Once the go to brand for all of your electronics, Sony has had a tough couple of years. Continued losses saw their credit rating downgraded to ‘junk’ (an official notice that things aren’t looking so cheery when it comes to financials) and CEO Kazuo Hirai was forced to sell off several wings of the business that were once some of the best things about the company.
Laptops were hastily flung out of the window (read: sold off) in an effort to stop the rot, they sold their New York headquarters for $1 billion and despite it having been their home for over six entire decades, Sony even sold off their ‘Sony City Osaki’ headquarters in Tokyo too. These are drastic measures but they make sense given that things are, to put it plainly, in the toilet.
Kazuo “Kaz” Hirai is well-liked by many and since taking the job in 2012 he’s obviously had a massive task on his hands to turn things around, but has he succeeded? Just two years into his plan to boost their bank account and thus far Hirai appears to have failed as Sony have now put their annual forecast at a loss of $2.15 billion.
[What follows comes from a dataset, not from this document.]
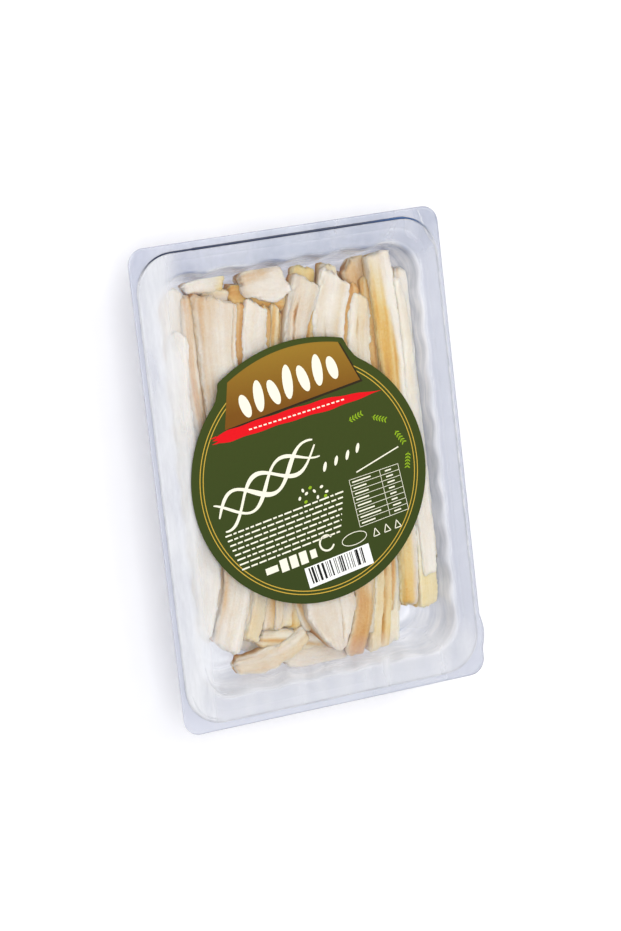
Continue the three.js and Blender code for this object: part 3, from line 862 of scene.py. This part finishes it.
# level, deep and lean are the height of a strip's middle, its thickness and its roll in degrees, and at its
# four places from head to foot as [x, y, width].
# slant is how far, in mm, the right side of its head and of its foot reaches beyond the left side.
# tone and gold are its colours, as stops of (share along, amount); tone also carries painted shade. half is painted
# shade: how much deeper its left part is (paler where the amount is negative), and border how far across that part
# reaches. flank is painted shade: how much deeper its left and right sides are.
# lump is the size of its crumples in mm, and even how smooth it is, from 0 to 1.
# cracks are its deep grooves: the share across, and where along it they begin and end.
STRIPS = [
    dict(
        level=19.2, deep=10.5, lean=3,
        at=[[-29.9, 70.6, 20.5], [-31.2, 50.7, 16.2], [-34.4, -38, 11.8], [-42.6, -64, 13.6]],
        slant=(-5, 4),
        tone=((0, 0.26), (0.3, 0.2), (1, 0.12)),
        flank=(0.55, 0.4),
        half=((0, 0.26), (0.3, 0.2), (0.5, 0.1), (0.7, 0.2), (0.85, 0.5), (1, 0.3)),
        border=((0, -0.1), (0.3, -0.35), (0.7, -0.7), (1, -0.6)),
        cracks=[(0.72, 0.0, 0.5)],
    ),
    dict(
        level=19.4, deep=10, lean=-4,
        at=[[9.3, 72, 14.3], [1.1, 49.6, 10], [3.4, -57, 25], [5.4, -73.5, 5.5]],
        slant=(-3, 0),
        tone=((0, 0.22), (0.6, 0.3), (1, 0.2)),
        flank=(0.4, 0.35),
        cracks=[(-0.42, 0.03, 0.4), (0.35, 0.62, 1.0)],
    ),
    dict(
        level=19.2, deep=10.5, lean=8,
        at=[[39.8, 78.6, 10.8], [40.9, 43.5, 11], [38.8, -48.4, 8], [37.4, -61.9, 7]],
        slant=(1.5, 0),
        tone=((0, 0.12), (0.12, 0.02), (0.7, 0.1), (1, 0.25)),
        gold=((0, 0.2), (0.15, 0.9), (1, 0.9)),
        flank=(0.3, 0.05),
        half=((0.02, 0.08), (0.16, 0.62), (0.7, 0.5), (0.9, 0.2), (1, 0.15)),
        border=((0, 0), (0.14, 0.1), (0.3, 0.6), (0.5, 0.3), (1, 0.3)),
    ),
    dict(
        level=18.6, deep=10.5, lean=3,
        at=[[21.6, 72.2, 12.4], [15.6, 48.4, 13.5], [18, -56, 8.6], [11.3, -77, 8.5]],
        slant=(-5, 0),
        tone=((0, 0.14), (0.7, 0.2), (0.86, 0.62), (1, 0.7)),
        gold=((0, 0), (0.7, 0.05), (0.88, 0.35), (1, 0.35)),
        flank=(0.4, 0.45),
        cracks=[(-0.35, 0.12, 0.35)],
    ),
    dict(
        level=18.6, deep=10.5, lean=0,
        at=[[-18.8, 73.8, 9.5], [-12.8, 74, 11.5], [-5, 73, 15], [1.2, 73.6, 10]],
        slant=(0, -3),
        tone=((0, 0.4), (0.45, 0.5), (0.62, 0.2), (1, 0.08)),
        half=((0, -0.22), (0.45, -0.36), (0.62, -0.1), (1, 0)),
        border=((0, 0), (0.5, 0.35), (1, 0.4)),
        flank=(0.1, 0.3),
        lump=0.8,
        even=0.6,
    ),
    dict(
        level=18.2, deep=10.5, lean=8,
        at=[[-45.6, 59, 7.2], [-48.2, 34, 7.6], [-45.4, -31, 11.4], [-49.6, -58, 6]],
        slant=(-2, 0),
        tone=((0, 0.04), (1, 0.08)),
        flank=(0.15, 0.6),
    ),
    dict(
        level=18, deep=10, lean=-5,
        at=[[-13.1, 66.6, 10.6], [-16.5, 51.3, 11], [-26, -46.5, 6.6], [-32.1, -63.3, 6.8]],
        slant=(-3, 1),
        tone=((0, 0.12), (1, 0.25)),
        gold=((0, 0), (0.7, 0.1), (1, 0.5)),
        flank=(0.35, 0.4),
    ),
    dict(
        level=19.4, deep=7, lean=0,
        at=[[47.4, -12, 6.5], [47.8, -30.8, 7.4], [47.9, -41, 7.4], [47.6, -51.9, 6.9]],
        slant=(0, -1.5),
        tone=((0, 0.03), (1, 0.06)),
        flank=(0.2, 0.2),
    ),
    dict(
        level=17.6, deep=10, lean=-4,
        at=[[31.4, 63.5, 8.8], [28.1, 45.4, 10.4], [27.2, -49.5, 7.5], [22.4, -77.2, 8.6]],
        slant=(-3.5, -2),
        tone=((0, 0.2), (1, 0.3)),
        gold=((0, 0.25), (0.6, 0.3), (1, 0.7)),
        flank=(0.4, 0.35),
        cracks=[(0.1, 0.62, 1.0), (-0.2, 0.05, 0.2)],
    ),
    dict(
        level=17, deep=9, lean=-10,
        at=[[48, 68, 6.4], [48.8, 44, 6.6], [46.8, -50.2, 9.6], [46, -64.5, 9.5]],
        slant=(-2, -1),
        tone=((0, 0.02), (0.8, 0.05), (1, 0.25)),
        gold=((0, 0.05), (0.75, 0.1), (0.88, 1), (1, 1)),
        flank=(0.05, 0.05),
    ),
    dict(
        level=16.8, deep=9, lean=12,
        at=[[34.6, -22, 4.8], [33.2, -48.7, 5.2], [31.5, -61.6, 5.5], [29.6, -76, 5.8]],
        slant=(0, -1.5),
        tone=((0, 0.1), (1, 0.04)),
        gold=((0, 0.3), (1, 0.3)),
        flank=(0.3, 0.2),
    ),
    dict(
        level=16, deep=8, lean=4,
        at=[[-3.5, 61.9, 5.6], [-6.1, 48.6, 6.8], [-14.9, -50, 15.6], [-16, -61.9, 15.9]],
        tone=((0, 0.5), (0.8, 0.3), (1, 0.26)),
        gold=((0, 0.5), (0.8, 0.1), (0.93, 0.15), (1, 0.8)),
        flank=(0.5, 0.4),
        cracks=[(0.55, 0.65, 1.0)],
    ),
    dict(
        level=17.2, deep=7, lean=0,
        at=[[-38.2, -72.4, 6.5], [-26.5, -72.6, 8.5], [-15.3, -69.6, 8], [-6.6, -64.6, 6.5]],
        slant=(0, 1.5),
        tone=((0, 0.36), (1, 0.3)),
        gold=((0, 0.1), (1, 0.3)),
        flank=(0.1, 0.2),
        lump=1.0,
    ),
    dict(
        level=15.5, deep=8.5, lean=5,
        at=[[-45, 76.5, 8.6], [-46.2, 69, 8], [-46.7, 61, 7.6], [-46.4, 52, 7.2]],
        slant=(-1.5, 0),
        tone=((0, 0.16), (1, 0.35)),
        flank=(0.2, 0.6),
    ),
    dict(
        level=16, deep=7, lean=0,
        at=[[-40.6, 75.4, 5], [-34.4, 75.9, 6.5], [-29, 76, 7.5], [-24, 75.8, 6]],
        slant=(1, 0),
        tone=((0, 0.12), (0.7, 0.2), (1, 0.35)),
        gold=((0, 0), (0.7, 0.05), (0.88, 0.8), (1, 0.8)),
        flank=(0.5, 0.5),
        lump=0.8,
        even=0.5,
    ),
    dict(
        level=14.8, deep=7, lean=0,
        at=[[10.2, 77, 9.1], [9.5, 72.6, 10.1], [8.4, 66.9, 10.2], [6.8, 59.3, 9.5]],
        slant=(-1, 0),
        tone=((0, 0.26), (1, 0.4)),
        gold=((0, 0.85), (1, 0.6)),
        flank=(0.4, 0.4),
        lump=0.4,
    ),
    dict(
        level=14.8, deep=7, lean=0,
        at=[[21.2, 76.4, 7.8], [20.7, 71.9, 8.6], [20.4, 66.1, 8.7], [19.8, 59.3, 8.3]],
        slant=(-1.5, 0),
        tone=((0, 0.16), (1, 0.4)),
        gold=((0, 0.5), (1, 0.3)),
        flank=(0.3, 0.3),
        lump=0.4,
    ),
    dict(
        level=14.8, deep=7, lean=0,
        at=[[30.6, 76.2, 9.9], [31.6, 70.3, 10], [33, 63.2, 8.8], [33.6, 55.3, 8.2]],
        slant=(5, 0),
        tone=((0, 0.46), (1, 0.75)),
        gold=((0, 0.2), (1, 0.1)),
        flank=(0.3, 0.3),
        lump=0.4,
    ),
    dict(
        level=15.4, deep=6.5, lean=0,
        at=[[-16, -74.6, 6], [-7.6, -75.4, 8], [1.2, -75.6, 9], [10, -76, 8]],
        tone=((0, 0.3), (1, 0.4)),
        flank=(0.3, 0.3),
        lump=0.5,
    ),
]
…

But what’s to blame for the massive amount of (predicted) losses? We get statistics every month that the PS4 is on top (the console has sold over 10 million units and has been the best-selling console every month since it launched in November) and advertisements for Sony televisions are hardly a rarity. Though, it seems that despite the sales of these business arms, it’s Sony’s smartphone efforts that are letting them down.
According to analysts, Sony’s loss estimates having being increased from $459.6 million to $2.15 billion because their smartphone wing is feeling the squeeze from the competition. Fellow smartphone maker Samsung has been knocked off of the top-selling spot in China by local Chinese companies such as Xiaomi and considering that Sony has to go up against these Chinese companies, Samsung, LG and Apple too, things were always going to be an uphill struggle.
However, it’s not all bad news as the same analysts say that a bit of ‘trimming the fat’ in key areas should do the trick and put the company back in black. Rachel Lashford from consultancy Canalys says that “with the right restructuring and focus on products, at the right prices, it is absolutely possible for vendors to move forward” which is hopeful.
Meanwhile, some plans have already been laid out for how Sony can do this. For one, they’ll be cutting mobile sector staff by 15% in an effort to reduce costs and secondly they’ll also be launching the Sony Xperia Z3, their new flagship smartphone.
Given that the Z3 (and smaller sibling the Z3 Compact) will be able to work with the PS4 and serve as a Remote Play controller (Remote Play allows users to play PS4 games via a smartphone or PS Vita) and that the PS4 is possibly the strongest arm of Sony’s business, I’d say that that was a safe bet.
The Z3 likely won’t be the only trick up Hirai’s sleeve as he aims to make that $2.15 billion loss prediction a pessimistic possibility rather than an actual reality, so we’ll keep you posted once we know more.